The above mentioned approaches either utilize gearhead transmission or relate to the design parameters of a motor. This paper presents the calculations to select a motor specifically for the design of a mobile robot. In this paper, we discuss the change in motor torque and the mechanical power due to change in motor speed. We also investigate the effect on a mobile robot’s payload due to the increase in the diameter of the wheel. The proposed method is used for the selection of the motor of a given payload. However, in some cases a motor is already available and its payload capacity has to be calculated. For this purpose, a MATLAB graphical user interface is designed for calculations in both cases. These calculations are utilized to select motor parameters for a heavyweight mobile robot with an industrial robotic arm.

The paper is organized as follows: Section 2 discusses the mathematical equations of the motor’s parameters along with the motor selection criteria. Section 3 explains the MATLAB GUI for motor calculations and utilizes it to find the required parameters of a motor for a heavy payload mobile robot. Section 4 gives the conclusion.

2. Methodology

Different types of motors can be utilized for robotic locomotion [2]. In this research, permanent magnet DC motors were used due to the reason of simple control and availability. The speed of the DC motor can be controlled as required by application of the robot. Subsequently, the torque and mechanical power of the motor varies.

2.1. Mathematical Representation

The torque of the motor can be given by the equation [8]:

$$\tau =\frac{1}{N_W}\times \frac{D_W}{2}\times F_T$$

(1)

Here, $\tau$ is the required torque, $N_W$ is the number of wheels to be used, $D_W$ is the diameter of the wheel and $F_T$ is the total mechanical force. For $F_T$:

$$F_T=F_G+F_{\mu }+Ma$$

(2)

$$F_T=Mg\sin \alpha +\mu Mg\cos \alpha +Ma$$

(3)

Here, $F_G$ and $F_{\mu }$ represent gradient force and rolling resistance force, respectively, which denotes the external forces applied on the wheel as represented in Figure 1. M, a, μ and g represent the payload capacity, constant acceleration, coefficient of rolling friction and gravity, respectively. For the mechanical power of the motor, we used the following equation:

$$P_M=F_T\times V_N\times \frac{1}{N_W}$$

(4)

Here$V_N$, $N_W$ and $D_W$ represent nominal velocity, number of wheels used and diameter of the wheel, respectively.
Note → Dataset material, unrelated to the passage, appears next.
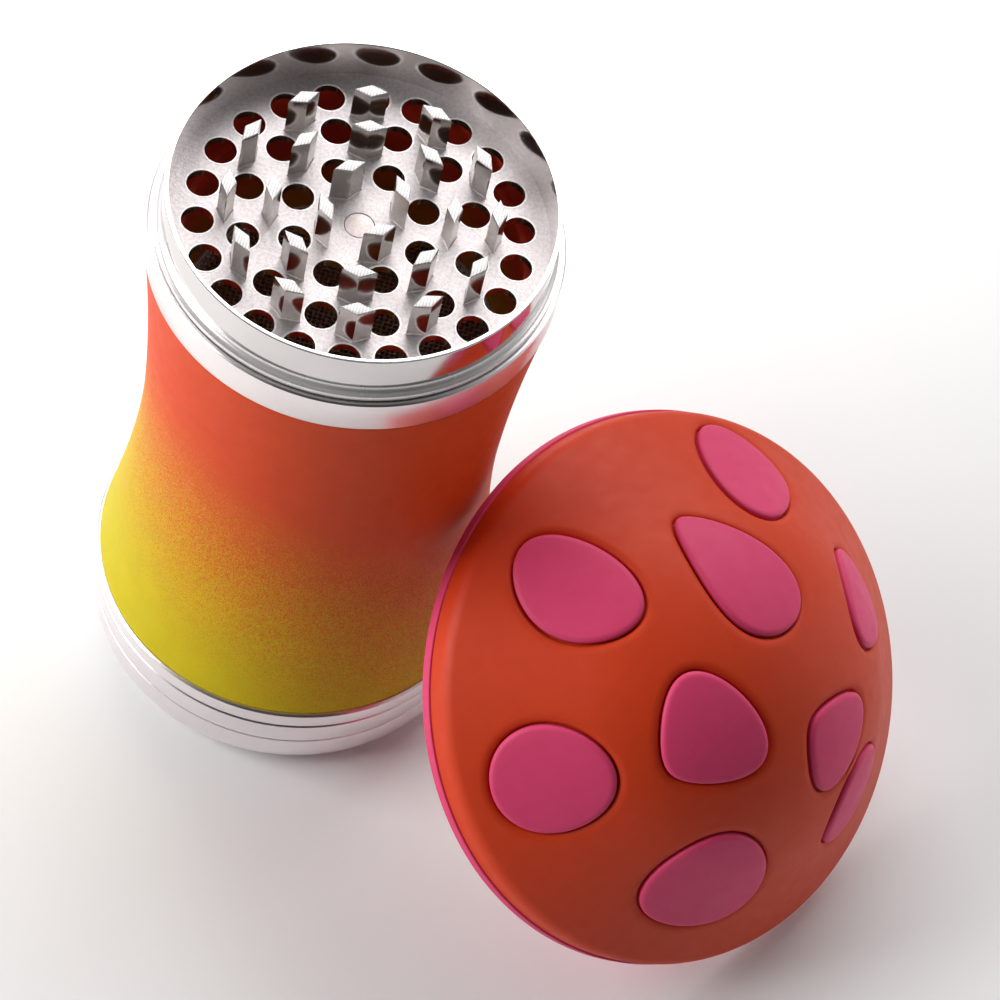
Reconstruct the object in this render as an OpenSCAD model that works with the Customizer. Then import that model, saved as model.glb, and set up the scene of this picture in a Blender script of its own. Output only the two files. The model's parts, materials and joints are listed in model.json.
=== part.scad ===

2.2. Proposed Working Criteria

Figure 2a,b represent the working criteria for two possible cases. Firstly, for calculating the motor torque when the mobile robot’s load capacity is available (Case I: Motor Selection), and secondly, for calculating the total load capacity when the motor is available (Case II: Motor Available). Two different GUIs were developed using the MATLAB software for both cases. Both cases include the diameter of the wheel and slope angle as input since they depend on the robot dimensions and application irrespective of the availability of a motor.

3. Results and Discussion

In this section, first, the graphs for the previously discussed equations are given to represent the change in motor parameters with respect to the change in motor speed. Second, the designed GUIs are presented for the above discussed working criteria along with the results of the motor calculations for both cases.

3.1. Graphical Representation of the Equations

Using a motor load profile to represent the varying speed of the motor from [2], the change in torque and mechanical power with respect to the change in motor speed is represented graphically as shown in Figure 3a–c.

For a given motor at a rated torque, another key factor that governs the payload capacity of a mobile robot is the diameter of the wheel. If we increase the diameter of the wheel, the mechanical/tractive power delivered by the motor decreases; see (1) and (4). Consequently, the payload capacity also decreases as represented in Figure 4.

3.2. Results from Proposed Working Criteria

Using the MATLAB GUI developed from the equations in the previous section, we calculated the motor parameters for a 250 kg mobile robot that is being designed to hold a 35 kg Denso VS-6556 robotic arm. Calculations are given in Figure 5a,b assuming both the cases where the motor is already available and where the payload is already known. The desired speed in Case I was selected to be 0.8 m/s since most heavyweight rovers have a lower speed as discussed in

Table 1. Different mobile robots with their weight and speed.

Product	Weight (kg)	Speed (m/s)	Approaches
Neobotix MM-400	110	<1.5	[9]
RB-VULCANO 5	850	1	[10]
Mars Curiosity Rover	899	0.04	[11]
Mars Perseverance Rover	1025	0.042	[12]

.

4. Conclusions

The method presented for the selection of a motor can be used in designing mobile robots with any range of payload. In this regard, the MATLAB GUI was designed for ease of calculation. After the selection of a motor, appropriate wheel sizing is necessary as discussed in the paper. The method is being utilized for selecting the motor for a heavyweight mobile robot with a 35 Kg Denso industrial robotic arm. The future direction of this work includes its extension for the complete design of different parts of a mobile robot by adding several other parameters.